Hut site, Baile Na Habha, Co. Kerry

Co. Kerry |

Settlement Sites

Hut site, Baile Na Habha, Co. Kerry

In the folds of the Dingle Peninsula lies a valley so difficult to reach that it has the distinction of being described as the most inaccessible settlement on the entire mainland of Corca Dhuibhne.

What survives there is ambiguous almost by design: a collapsed enclosure wall running SW-NE across an interior space, a single upright slab that may once have marked an entrance, and a spread of fallen stone that could indicate the remains of a hut site. Could, and may, and might; the archaeology here deals in careful probabilities rather than certainties.

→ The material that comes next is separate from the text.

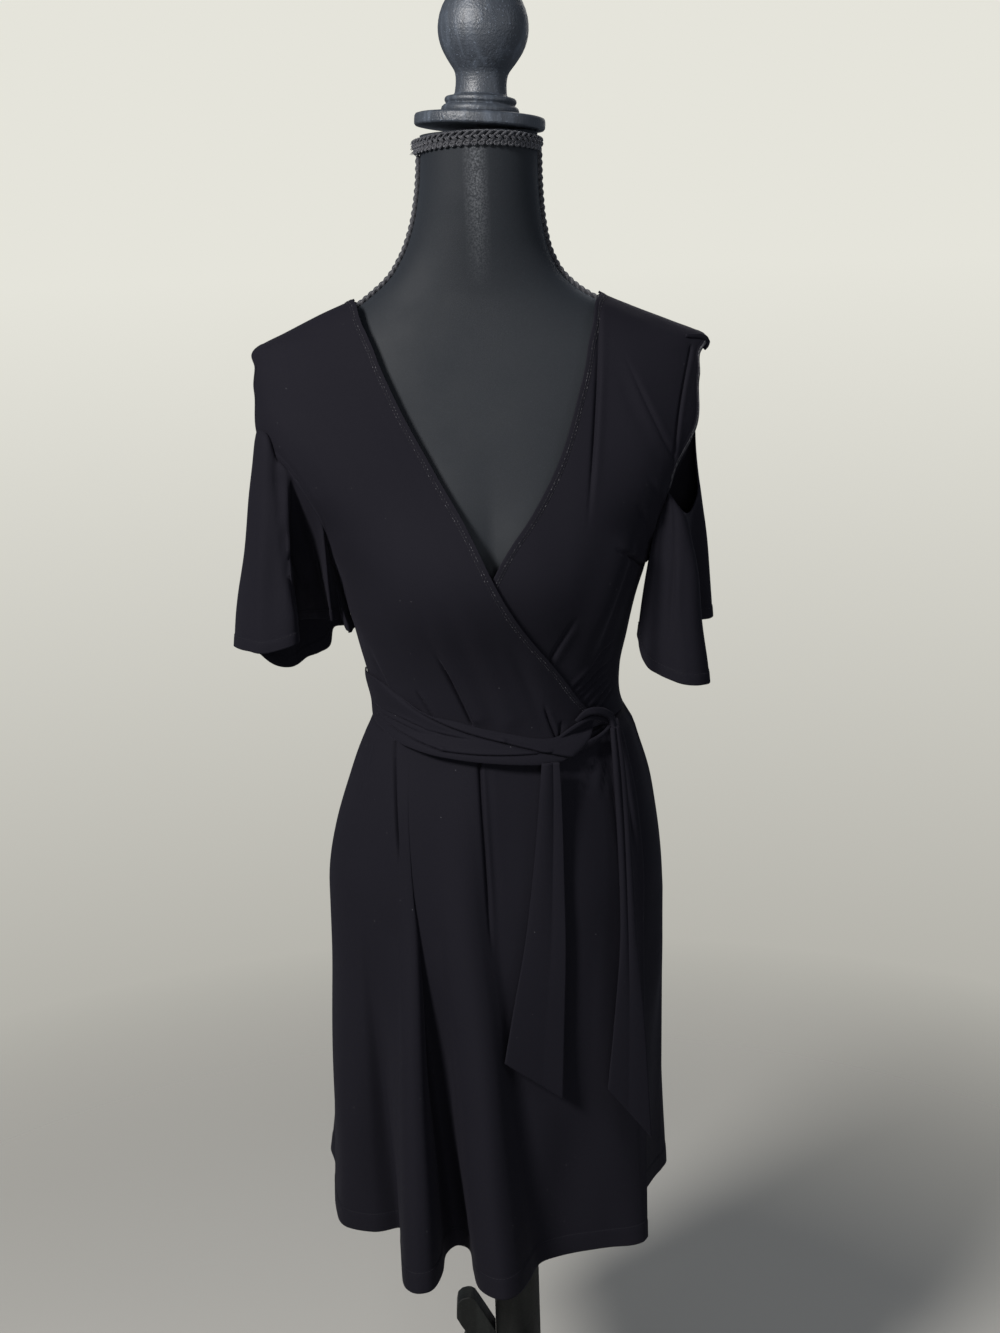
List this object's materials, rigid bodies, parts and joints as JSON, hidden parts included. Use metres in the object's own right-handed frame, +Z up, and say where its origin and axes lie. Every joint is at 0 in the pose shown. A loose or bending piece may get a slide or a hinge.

The place is known in Irish as Fothair na Manach, meaning roughly "the monastic land" or "the monks' retreat", and that name alone carries a suggestion of ecclesiastical purpose. Tradition links the site to St. Brendan, the sixth-century navigator saint who is said to have founded a monastery here and, in some accounts, to have rested in this valley before setting out on his famous sea voyage into the Atlantic. Whether any physical trace of that early monastery underlies what is visible today is impossible to say with confidence. What complicates the picture further is that, despite the valley's formidable remoteness, local records suggest it was still home to three or four families at the beginning of the nineteenth century. The relationship between any early medieval remains and that later habitation has not been untangled, and the present form of the enclosure may owe as much to those nineteenth-century occupants as to any monastic community centuries before them.

The site sits within an enclosure whose interior was divided by a wall, the collapsed remains of which still cross the space in a broadly SW-NE alignment. The spread of rubble to the south-east of the probable entrance slab is what archaeologists tentatively identify as the hut site itself. In a place this remote, even reaching the enclosure requires a determined approach, and the difficulty of access has arguably done as much to preserve the ambiguity of the site as the passage of time itself.